OK, enough. I've calmed down.
Different topic. But something I said above got me thinking.
When I mentioned football in the US; there have been loads of false dawns where it looked as though it would take off for real in the US. But could it actually happen this time?
With MLS looking half decent, I wouldn't be surprised if it grows further. To me it does seem as though that league has been done kinda properly. Sure it does have a load of ex-stars taking a last pay cheque which straight off doesn't sound that great. But from seeing match reports and stuff it feels that there is quite a lot more to it. Those players are something like the icing on the cake, but, unlike when you had Pele playing in NY in the seventies, it seems as though at least there IS some cake.
How much do demographics affect it? I guess that in South and Central America football is the game so immigration from below the border - no doubt aided by senile Biden's totally open border policy - works in favour of the beautiful game too...

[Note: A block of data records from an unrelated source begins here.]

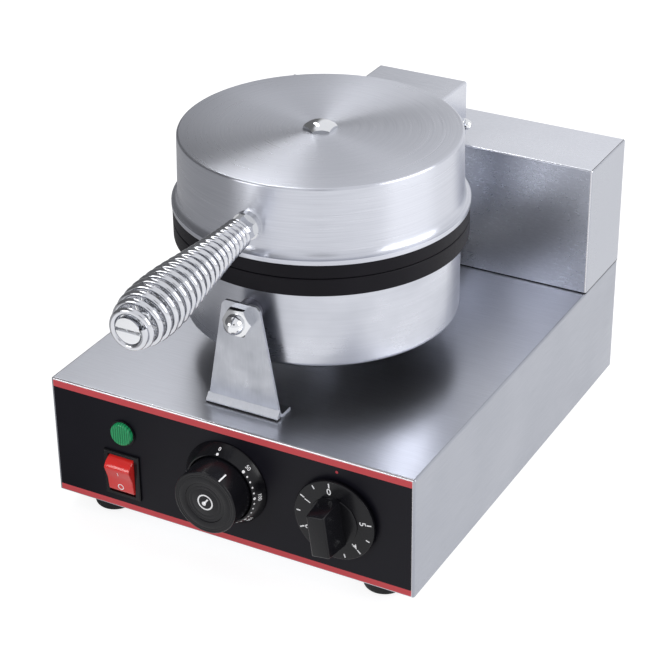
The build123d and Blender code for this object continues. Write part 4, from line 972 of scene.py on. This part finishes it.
# The timer's dial: a disc, a low hub and a bar grip that tapers to the front
timerShape = {"discDepth": 4.6, "discRadius": 27.4, "discEdge": 0.8, "discSegments": 160,
              "hubRadius": 16.2, "hubRise": 0.9, "hubEdge": 0.5, "hubSegments": 96, "gripDepth": 25.0,
              "gripEdge": 1.1, "frontHalf": (6.1, 14.2), "rootHalf": (6.9, 16.0), "turned": 7.5}
timerScale = {"last": 5, "step": 54.3, "zero": -7.5, "numberLean": 1.5, "numberHeight": 4.3,
              "numberRadius": 19.9, "tickRadius": 24.4, "tickWidth": 0.85, "hourTick": 3.2,
              "halfTick": 2.6, "indexRadius": 1.0, "indexUp": 32.3}


def makeTimerKnob():
    shape = timerShape
    axis = panelAxis(timerCenter)
    start = (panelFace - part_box("timer_knob")[1].y) / mm
    face = shape["discDepth"]
    edge = shape["discEdge"]
    disc = [(0.0, start), (shape["discRadius"], start)]
    disc += arcPoints((shape["discRadius"] - edge, face - edge), edge, 0, 90, 6) + [(0.0, face)]
    soft = shape["hubEdge"]
    hubTop = face + shape["hubRise"]
    hub = [(0.0, face - soft), (shape["hubRadius"], face - soft)]
    hub += arcPoints((shape["hubRadius"] - soft, hubTop - soft), soft, 0, 90, 4) + [(0.0, hubTop)]
    bm = bmesh.new()
    addLathe(bm, disc, axis, shape["discSegments"])
    addLathe(bm, hub, axis, shape["hubSegments"])
    placement = axis @ Matrix.Rotation(math.radians(shape["turned"]), 4, "Z")
    root, front = [addRing(bm, placement, [(x * width, y * length, depth) for x, y in squareCorners])
                   for (width, length), depth in ((shape["rootHalf"], face),
                                                  (shape["frontHalf"], shape["gripDepth"]))]
    faces = [bm.faces.new(root), bm.faces.new(front)] + joinRings(bm, [root, front])
    roundEdges(bm, faces, shape["gripEdge"] * mm, 4, 0.5)
    finishPiece(bm, "timer_handle", "timer_dial", "blackPlastic", 32.0, ["timer_knob"])


def makeTimerMarks():
    scale = timerScale
    width = scale["tickWidth"]
    depth = timerShape["discDepth"]
    ticks = scale["tickRadius"]
    bm = bmesh.new()
    for hour in range(scale["last"] + 1):
        angle = scale["zero"] - hour * scale["step"]
        numberAngle = angle - scale["numberLean"]
        addNumber(bm, hour, scale["numberHeight"],
                  flatPlace(timerCenter, depth, scale["numberRadius"], numberAngle))
        addMark(bm, bar(width, scale["hourTick"]), flatPlace(timerCenter, depth, ticks, angle))
        if hour < scale["last"]:
            halfAngle = angle - scale["step"] / 2
            addMark(bm, bar(width, scale["halfTick"]), flatPlace(timerCenter, depth, ticks, halfAngle))
    finishPiece(bm, "timer_marks", "timer_dial", "markPaint", 30.0)
    bm = bmesh.new()
    addMark(bm, dot(scale["indexRadius"], 20), flatPlace(timerCenter, 0.0, scale["indexUp"], 0.0))
    finishPiece(bm, "timer_index", "base", "redPaint", 30.0)


makeCone()
makeConeMarks()
makeKnob()
makeKnobMarks()
makeTimerKnob()
makeTimerMarks()
print("dials made")


def makeLens():
    # domed disc with upright ribs inside its smooth edge
    shape = lensShape
    center = centerOf("indicator_lens")
    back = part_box("indicator_lens")[1].y
    placement = axisFrame((center.x, back, center.z), (0, -1, 0))
    outlines = []
    for index in range(shape["rings"] + 1):
        radius = shape["radius"] * index / shape["rings"]
        over = max(radius - (shape["radius"] - shape["edge"]), 0.0) / shape["edge"]
        level = shape["height"] - shape["edge"] * (1 - math.sqrt(max(1 - over * over, 0.0)))
        fade = min(max((shape["ribReach"] - radius) / shape["ribFade"], 0.0), 1.0)
        outline = []
        for x, y, _ in circle(radius, 0.0, shape["segments"] if index else 1):
            groove = 1 - abs(math.sin(math.pi * x / shape["ribPitch"]))
            outline.append((x, y, level - shape["ribDepth"] * fade * groove))
        outlines.append(outline)
    outlines.append(circle(shape["radius"], 0.0, shape["segments"]))
    bm = bmesh.new()
    rings = [addRing(bm, placement, outline) for outline in outlines]
    joinRings(bm, rings)
    bm.faces.new(rings[-1])
    finishPiece(bm, "indicator_window", "base", "greenLensShadeAndGlow", 50.0, ["indicator_lens"])


# The rocker's outline: facets are shares of half its height, and noses are (back, up) from its end
rockerShape = {"radius": 13.7, "half": 10.0, "valley": 1.2, "tilt": 14.0, "width": 19.0, "pivotDepth": 3.5,
               "facets": (0.0, 0.35, 0.7), "crest": 1.3, "crestDrop": 0.02,
               "noses": ((0.25, -0.35), (0.75, 0.3)), "endArc": (48, 104), "round": 0.7, "ringRadius": 1.95,
               "ringWidth": 0.6, "ringLevel": -5.9, "lineWidth": 0.45, "lineLength": 3.0, "lineLevel": 5.4,
               "markDepth": 0.06}


def rockerPoint(forward, upward, sideways):
    # forward and upward are measured from the rocker's axis, before the tilt
    tilt = math.radians(rockerShape["tilt"])
    pivot = Vector((centerOf("rocker").x, panelFace + rockerShape["pivotDepth"] * mm,
                    centerOf("switch_body").z))
    return pivot + Vector((sideways, -forward * math.cos(tilt) - upward * math.sin(tilt),
                           upward * math.cos(tilt) - forward * math.sin(tilt))) * mm


def makeRocker():
    shape = rockerShape
    radius = shape["radius"]
    half = shape["half"]
    valley = shape["valley"]
    crest = shape["crest"]
    rise = math.sqrt(radius * radius - half * half)
    outline = [(rise - valley * (1 - share), half * share) for share in shape["facets"]]
    outline.append((rise - valley * crest / half - shape["crestDrop"], half - crest))
    outline += [(rise - back, half + up) for back, up in shape["noses"]]
    outline += arcPoints((0.0, 0.0), radius, *shape["endArc"], 6)[1:]
    outline += [(forward, -upward) for forward, upward in reversed(outline[1:])]
    bm = bmesh.new()
    # this is built in millimetres, and rockerPoint then tilts it into place
    faces = addPrism(bm, outline, -shape["width"] / 2, shape["width"] / 2, Matrix.Scale(1 / mm, 4))
    roundEdges(bm, faces, shape["round"], 3, 0.6)
    for vertex in bm.verts:
        vertex.co = rockerPoint(*vertex.co)
    finishPiece(bm, "rocker_button", "power_rocker", "redPlastic", 32.0, ["rocker"])

    def facet(level):
        def place(point):
            upward = level + point.y
            return rockerPoint(rise - valley * (1 - abs(upward) / half) + point.z, upward, point.x)
        return place
    bm = bmesh.new()
    depth = shape["markDepth"]
    addMark(bm, ring(shape["ringRadius"], shape["ringWidth"], 24), facet(shape["ringLevel"]), depth)
    addMark(bm, bar(shape["lineWidth"], shape["lineLength"]), facet(shape["lineLevel"]), depth)
    finishPiece(bm, "rocker_marks", "power_rocker", "markPaint", 30.0)


makeLens()
makeRocker()
print("lens and rocker made")

cameraPlace = {"place": (0.57345, -1.02599, 0.76102), "azimuth": 29.0006, "elevation": 29.0106,
               "roll": -0.7439, "lens": 113.8, "sensor": 36.0}


def makeCamera():
    turn = math.radians(cameraPlace["azimuth"])
    rise = math.radians(cameraPlace["elevation"])
    backward = Vector((math.sin(turn) * math.cos(rise), -math.cos(turn) * math.cos(rise), math.sin(rise)))
    right = Vector(alongZ).cross(backward).normalized()
    upright = Matrix((right, backward.cross(right), backward)).transposed().to_4x4()
    roll = Matrix.Rotation(math.radians(cameraPlace["roll"]), 4, "Z")
    data = bpy.data.cameras.new("camera")
    data.lens = cameraPlace["lens"]
    data.sensor_width = cameraPlace["sensor"]
    data.clip_end = 100.0
    camera = bpy.data.objects.new("camera", data)
    bpy.context.scene.collection.objects.link(camera)
    camera.matrix_world = Matrix.Translation(Vector(cameraPlace["place"])) @ upright @ roll
    bpy.context.scene.camera = camera


lampTarget = Vector((0, 0, 0.15))
lamps = {
    "strip": {"place": (-0.93, 0.90, 1.95), "size": (0.26, 1.1), "power": 6.5},
    "front": {"place": (-0.95, -1.75, 0.75), "size": (0.7, 0.7), "power": 7.0},
    "right": {"place": (1.75, 0.35, 1.0), "size": (1.5, 1.1), "power": 20.0},
}


def makeLamps():
    for name, lamp in lamps.items():
        data = bpy.data.lights.new(name, "AREA")
        data.shape = "RECTANGLE"
        data.size, data.size_y = lamp["size"]
        data.energy = lamp["power"]
        piece = bpy.data.objects.new(name, data)
        bpy.context.scene.collection.objects.link(piece)
        piece.location = lamp["place"]
        piece.rotation_euler = (lampTarget - Vector(lamp["place"])).to_track_quat("-Z", "Y").to_euler()


# The room is white, with a dark card far to the left and two round ones. The left card starts and ends
# at a direction's leftward part, and the round ones fade between angles from the way toward them.
studio = {"roomTone": (0.975, 0.98, 1.0), "soft": 0.55, "floorTone": (0.36, 0.36, 0.365), "floorGlow": 0.84,
          "floorHalf": 12.0, "floorLevel": -0.0003, "floorRoughness": 0.9, "eyeLevel": 0.16}
leftCard = {"start": 0.33, "end": 0.54, "level": 0.17}
cards = [
    {"toward": (0.42, -0.77, 0.49), "inner": 4.0, "outer": 14.0, "level": 0.15},
    {"toward": (-0.47, -0.42, 0.78), "inner": 8.0, "outer": 30.0, "level": 0.22},
]


def roomLevel(tree, direction):
    # how light the room is in a direction
    leftward = mathNode(tree, "MULTIPLY", splitNode(tree, direction)[0], -1.0)
    level = rangeNode(tree, leftward, leftCard["start"], leftCard["end"], 1.0, leftCard["level"],
                      "SMOOTHSTEP")
    for card in cards:
        toward = tuple(Vector(card["toward"]).normalized())
        near = addNode(tree, "ShaderNodeVectorMath", {0: direction, 1: toward}, operation="DOT_PRODUCT")
        outer, inner = [math.cos(math.radians(card[side])) for side in ("outer", "inner")]
        mask = rangeNode(tree, near.outputs["Value"], outer, inner, 0.0, 1.0, "SMOOTHSTEP")
        drop = mathNode(tree, "MULTIPLY", mathNode(tree, "SUBTRACT", level, card["level"]), mask)
        level = mathNode(tree, "SUBTRACT", level, drop)
    return level


def backdropStrength(tree, level, soft, seen):
    # the camera sees the plain backdrop, reflections see the room, and all other rays the soft light
    path = addNode(tree, "ShaderNodeLightPath", {}).outputs
    mirrored = mathNode(tree, "MAXIMUM", path["Is Glossy Ray"], path["Is Transmission Ray"])
    reflected = mathNode(tree, "MULTIPLY", mirrored, mathNode(tree, "MULTIPLY", level, seen))
    other = mathNode(tree, "MULTIPLY", mathNode(tree, "SUBTRACT", 1.0, mirrored), soft)
    hidden = mathNode(tree, "SUBTRACT", 1.0, path["Is Camera Ray"])
    rest = mathNode(tree, "MULTIPLY", mathNode(tree, "ADD", reflected, other), hidden)
    return mathNode(tree, "ADD", mathNode(tree, "MULTIPLY", path["Is Camera Ray"], seen), rest)


def makeRoom():
    world = bpy.data.worlds.new("studio")
    bpy.context.scene.world = world
    world.use_nodes = True
    tree = world.node_tree
    background = tree.nodes["Background"].inputs
    feed(tree, opaque(studio["roomTone"]), background["Color"])
    level = roomLevel(tree, addNode(tree, "ShaderNodeTexCoord", {}).outputs["Generated"])
    feed(tree, backdropStrength(tree, level, studio["soft"], 1.0), background["Strength"])


def makeFloor():
    half = studio["floorHalf"]
    corners = [(x * half, y * half, studio["floorLevel"]) for x, y in squareCorners]
    mesh = bpy.data.meshes.new("floor")
    mesh.from_pydata(corners, [], [(0, 1, 2, 3)])
    floor = bpy.data.objects.new("floor", mesh)
    bpy.context.scene.collection.objects.link(floor)
    material, tree, shader = newMaterial("floorPaper")
    feed(tree, opaque(studio["floorTone"]), shader["Base Color"])
    feed(tree, studio["floorRoughness"], shader["Roughness"])
    feed(tree, 0.0, shader["Specular IOR Level"])
    feed(tree, opaque((1.0, 1.0, 1.0)), shader["Emission Color"])
    lowered = vectorNode(tree, "SUBTRACT", objectPlace(tree), (0.0, 0.0, studio["eyeLevel"]))
    level = roomLevel(tree, vectorNode(tree, "NORMALIZE", lowered))
    feed(tree, backdropStrength(tree, level, 0.0, studio["floorGlow"]), shader["Emission Strength"])
    mesh.materials.append(material)


makeCamera()
makeLamps()
makeRoom()
makeFloor()
bpy.context.scene.view_settings.view_transform = "Standard"
print("camera, lamps and floor made")

bpy.context.view_layer.update()
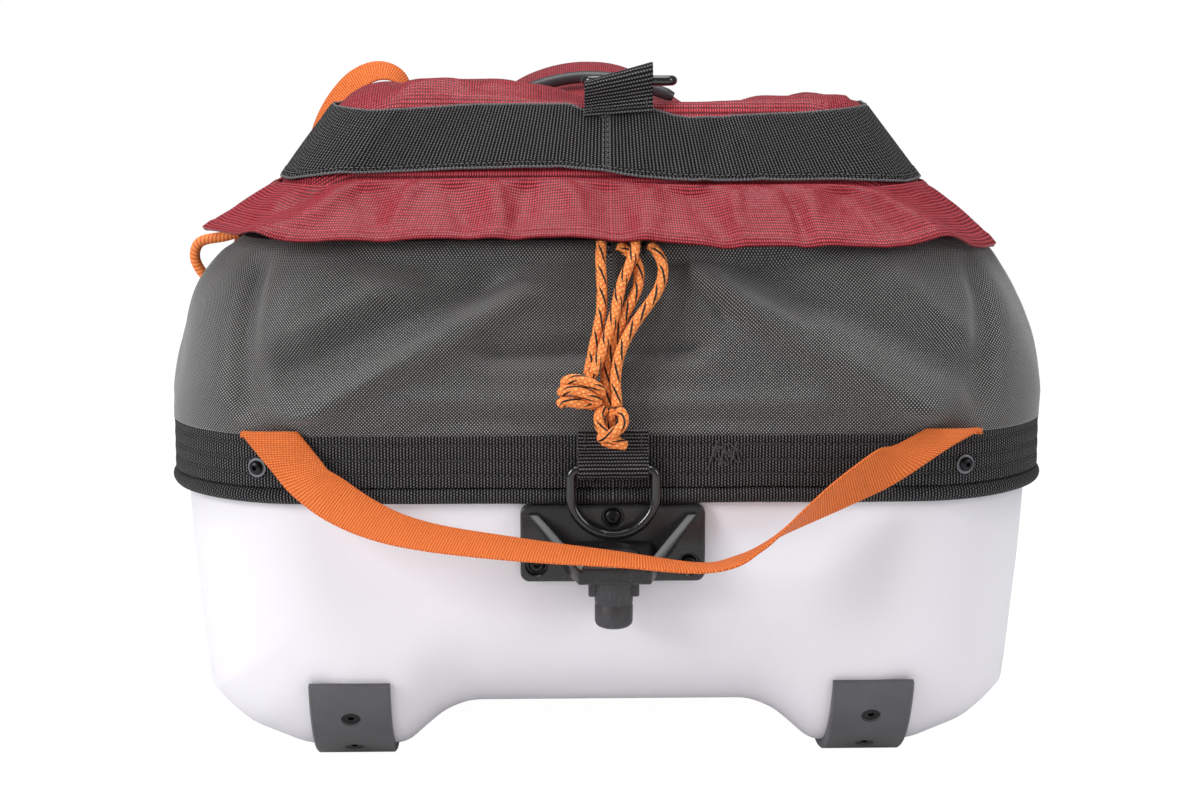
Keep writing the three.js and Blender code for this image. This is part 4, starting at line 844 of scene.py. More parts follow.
# The closing cords slide along here, so the cloth stays back from their path.
cord_path = np.exp(-((S - 5) / 136) ** 8)
push = (fold + soft - 8.5 * cord_path) * held
push = np.where(push > 0, push * (1 - cord_path), push)
cloth = rings + ways * push[..., None]
section_rows = np.concatenate([cloth, (cloth - ways * CLOTH)[::-1]])
rise = lengths(rings[:, 0]) / 1000
rise = np.r_[rise, rise[::-1] + 0.3, 0.6]

p = Paint("charcoal coated cloth")
u, v = p.uv()
DOT = 0.0011
dots = (u / DOT * math.pi).sin() * (v / DOT * math.pi).sin()
grime = p.noise(26, 3)
glint = p.noise(1600, 1)
bead = dots.ramp(0.2, 0.7)
# The beads are painted light, lighter still where the glint noise is high, and the weave between them near
# black: a painted highlight on the beads and painted shade between them.
color = p.mix(bead * (glint * 0.5 + 0.65), (0.006, 0.0058, 0.0056), (0.42, 0.41, 0.40))
color = p.mix(grime.ramp(0.45, 0.8) * 0.25, color, (0.05, 0.049, 0.046))
riser_paint = p.finish(color, 0.58 - bead * 0.24, bead, 0.0005, IOR=1.35, **{"Sheen Weight": 0.45})
riser = sleeve("riser_cloth", section_rows, s, rise, riser_paint, "riser")
round_length = np.linalg.norm(np.roll(base, -1, 0) - base, axis=1).sum() / 1000

# The zip: a ring of coil zip that joins riser and cover behind the flap, with two sliders at the stern.
# Each slider has a small ring, and a closing cord is doubled through it.
TOP_SHARES = [(0.838, 0.37, 0.52, 0.62, 0.8204), (0.756, 0.55, 1.3, 0.5, 0.8912),
              (0.631, 0.72, 2.3, 0.42, 1.0),
              (0.575, 0.88, 2.5, 0.5, 0.9966), (0.436, 1.3, 3, 0.6, 0.9909), (0.279, 1.9, 3.5, 0.6, 0.9841),
              (0.139, 2.4, 4, 0.4, 0.9796), (0, 2.9, 4.5, 0, 0.9773)]
top_levels = np.array(TOP_SHARES) * share_sizes


def between(low, high, height):
    """The level at a height between two others."""
    return low + (height - low[4]) / (high[4] - low[4]) * (high - low)


zip_low, zip_high = (between(riser_levels[-1], top_levels[0], riser_levels[-1][4] + d) for d in (0.3, 5.3))
rings, ways = shell_rows(np.array([zip_low, zip_high]), 6)
tape = np.concatenate([rings - ways * 0.2, (rings - ways * 2.4)[::-1]])
zip_paint = ribbed("black coil zip", 0.0014, BLACK_GAP_SHADE, (0.03, 0.03, 0.032))
s = round_run(rings[0, :, :2])
sleeve("zip_coil", tape, s, np.linspace(0, 0.015, 13), zip_paint, "zip_chain")
RING_RADIUS, WIRE_RADIUS, RING_Y = 2.9, 1.2, 24
for side_name, x in (("left", -1.6), ("right", 20.9)):
    outline = np.array([(-3.4, 0), (3.4, 0), (5, 2), (3.6, 4.6), (5, 7), (-5, 7), (-3.6, 4.6), (-5, 2)])
    rows = []
    for depth, grow in ((0, 0.9), (0.6, 1), (3.2, 1), (3.8, 0.62), (5.4, 0.62), (6, 1), (8.9, 1), (9.5, 0.9)):
        ring = (outline - (0, 3.5)) * grow + (0, 3.5)
        y = np.full(len(ring), zip_low[1] - 0.3 - depth)
        rows.append(np.column_stack([x + ring[:, 0], y, zip_low[4] + ring[:, 1]]))
    slider = lattice(f"zip_slider_{side_name}_body", mm(rows), ends=True)
    shade_by_angle(slider)
    middle = np.array((x, RING_Y, zip_low[4] - 0.6 - WIRE_RADIUS - RING_RADIUS))
    ring_rows = []
    for a in circle(40):
        way = np.array((0, math.cos(a), math.sin(a)))
        ring_rows.append([middle + way * (RING_RADIUS + WIRE_RADIUS * math.cos(b))
                          + np.array((WIRE_RADIUS * math.sin(b), 0, 0)) for b in circle(14)])
    pull = lattice(f"pull_ring_{side_name}_wire", mm(ring_rows), through=True)
    for piece, node in ((slider, f"zip_slider_{side_name}"), (pull, f"pull_ring_{side_name}")):
        dress(piece, black_steel_paint, f"closure_{side_name}", node)

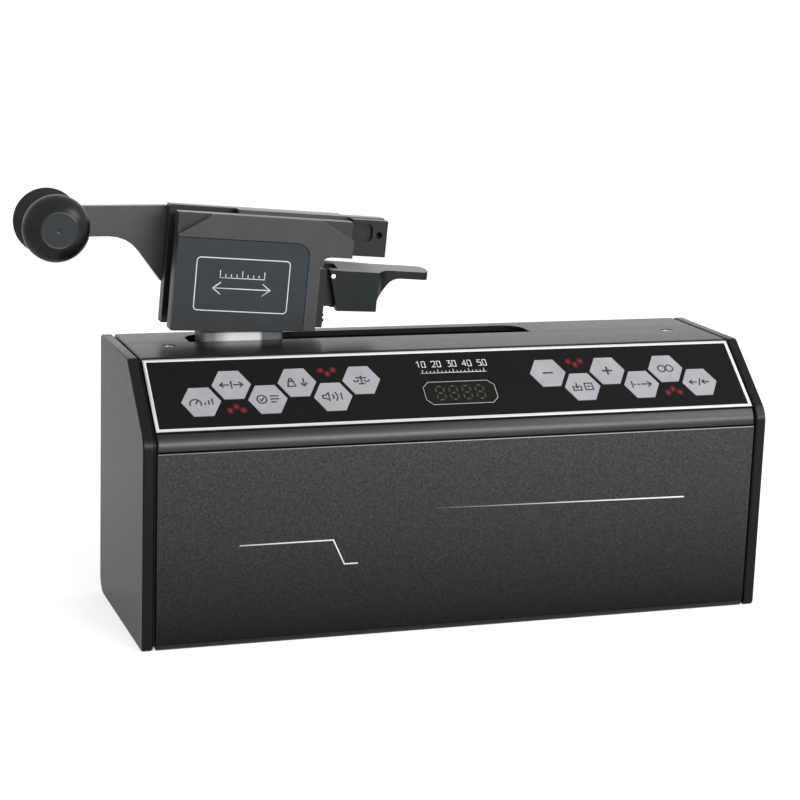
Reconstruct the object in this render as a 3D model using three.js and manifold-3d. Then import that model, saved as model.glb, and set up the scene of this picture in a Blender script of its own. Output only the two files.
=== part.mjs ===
// Electronic racket stringing machine: a pull box with a travelling tension head.
// Millimetres, +Z up. The origin is the centre of the box's underside.
// +X runs along the box to the right, +Y runs from the front panel to the back.

import * as THREE from 'three';
import { mergeVertices } from 'three/addons/utils/BufferGeometryUtils.js';
import Module from 'manifold-3d';

const wasm = await Module();
wasm.setup();

// Driving dimensions of the whole machine

const seatGap = 0.3;
const pinGap = 0.2;
const runGap = 0.6;
const overrun = 5;
const edgeBevel = 1;
const roundSides = 24;
const fineSides = 40;
const cornerSteps = 4;
const hexagonSides = 6;

const housing = {
  length: 400,
  depth: 126,
  height: 166,
  shoulderHeight: 127,
  topSetBack: 46,
  rearShellDepth: 36,
  wall: 3.5,
  endPlate: 8,
  endPlateSkin: 6.8,
  endPlateBevel: 0.8,
  grooveDepth: 2.2,
  shellBevel: 0.8,
  shoulderRadius: 15,
  frontBottomRadius: 3,
  backBottomRadius: 11,
  backTopRadius: 3,
  topFrontRadius: 3,
};

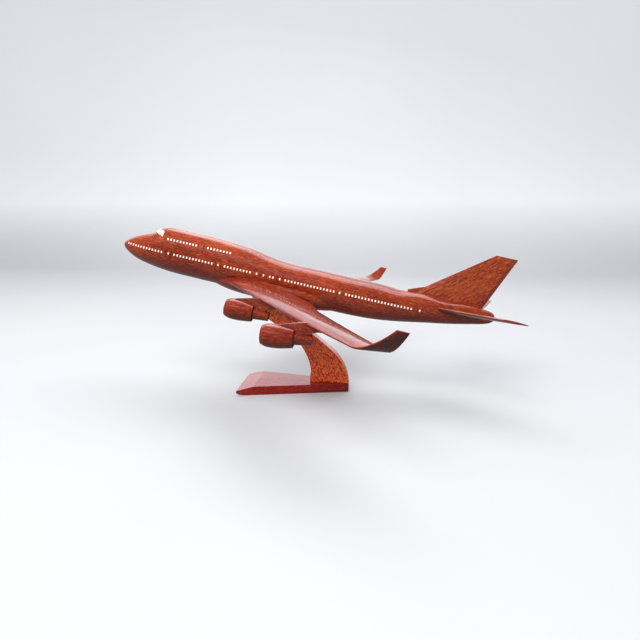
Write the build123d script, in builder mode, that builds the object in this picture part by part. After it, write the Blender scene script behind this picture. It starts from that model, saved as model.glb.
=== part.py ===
# Desktop airliner model in carved hardwood, on a horn-shaped plank stand.
#
# The aircraft is a four-engined wide-body with an upper deck, 470 mm from the nose tip to the rear
# of the fin tip. It lifts off a steel pin in the stand, and the pin lets it turn. Millimetres,
# +Z up, nose toward -X, port side toward -Y. The origin is the centre of the base plate's underside.
#
# Aircraft stations (x) are measured aft from the nose tip along the fuselage axis, and aircraft
# heights (z) square to that axis. The frame AIRCRAFT carries them to the tilted, raised aircraft.
import os
from math import cos, radians, sin, sqrt

from build123d import *

os.makedirs("parts", exist_ok=True)

# ---- driving dimensions ----
BODY_RADIUS = 21.75         # constant round stretch of the fuselage
CLIMB_ANGLE = 12.24         # nose-up attitude on the stand, degrees
NOSE_HEIGHT = 183.0         # nose tip above the table
NOSE_OVERHANG = 145.5       # nose tip ahead of the base plate
SEMI_SPAN = 224.0           # centreline to the winglet joint
TAIL_SEMI_SPAN = 77.0

# base plate
BASE_LENGTH = 137.0
BASE_FRONT_WIDTH = 70.0
BASE_REAR_WIDTH = 15.0
BASE_THICKNESS = 11.0
BEVEL_RUN = 21.0            # long bevel across the top of the front end
BEVEL_DROP = 5.0
UNDERCUT_RUN = 9.0          # short bevel under the front end
UNDERCUT_RISE = 3.0
EDGE_BREAK = 0.6            # small chamfer that takes the sharpness off sawn edges

# stand plank
STAND_THICKNESS = 14.0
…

But more than that - and something that could become more of an issue IF football does establish a toehold to build from - it seems to me that if you take a person who has no particular ingrained reason to prefer one or the other out of American Football and Football and make them watch a match of each kind, then the latter is just easier to get into just cos the game is so much more continuous. Sure the AF highlights look good when some guy in his lovely shiny kit dives to catch an 80m pass but when you watch it live you realise what a tiny part of the whole thing that is. In fact, even a shitty play where they advance three metres lasts nothing compared to the break before and after that happens. AF has all those cheerleaders and adverts and stuff cos they are needed to fill in all the gaps when play is stopped - when they take the kick off and the ball is alive for ten seconds.... and then it stops and they swap the whole team.
I'm not making a parochial claim that football is a better game (obviously It is, but that's not what I'm arguing), I'm just saying that it's easier for someone who knows nothing about it to follow. I understand that AF benefits from studying it properly, that you can get more from it the more you understand it and the more that you can think about the tactics and so on..... but what is the incentive for a newbie to reach that level when there are other games which can give you the same rush without having to study them first?
Plus - correct me if I'm wrong here - but is it not also the case that there is a big thing at the moment with them worrying about the long term damage to the brain that you are likely to sustain if you spend your professional life trying to stop really fast giants wearing body armour by smashing your head into them? And as a result there is a serious possibility that they are gonna change the game to make it safer and less exciting?
And a lot of the same stuff about immediacy applies for baseball vs football too I'd imagine.
I suppose I'm asking people in the US, so I guess I'm asking
@Leo really cos you're the one who posted in this thread today.
TLDR - my feeling is that the MLS is working quite well and football might actually establish itself as a proper self-sustaining sport in the US that doesn't need to rely on aging foreign superstars to generate interest - would you agree?
And also, would you agree that compared to the homegrown US sports of American Football and baseball, football is a game that - due to its relatively more continuous game play and simple rules - is easier to watch and enjoy for a total beginner? And easier to play come to think of it cos you don't need so much stuff.
So when you consider that, plus the changing demographics of the country, add in the possibility of a controversial rule change in AF, plus yer average man on the street realising that you can get just as megarich playing footie and you can ply your trade in Europe or anywhere and become a world wide star instead of just in the US, do you think that there is a chance that over the next few years (I mean like twenty I guess) football can grow its audience, to some respect, at the expense of AF and baseball?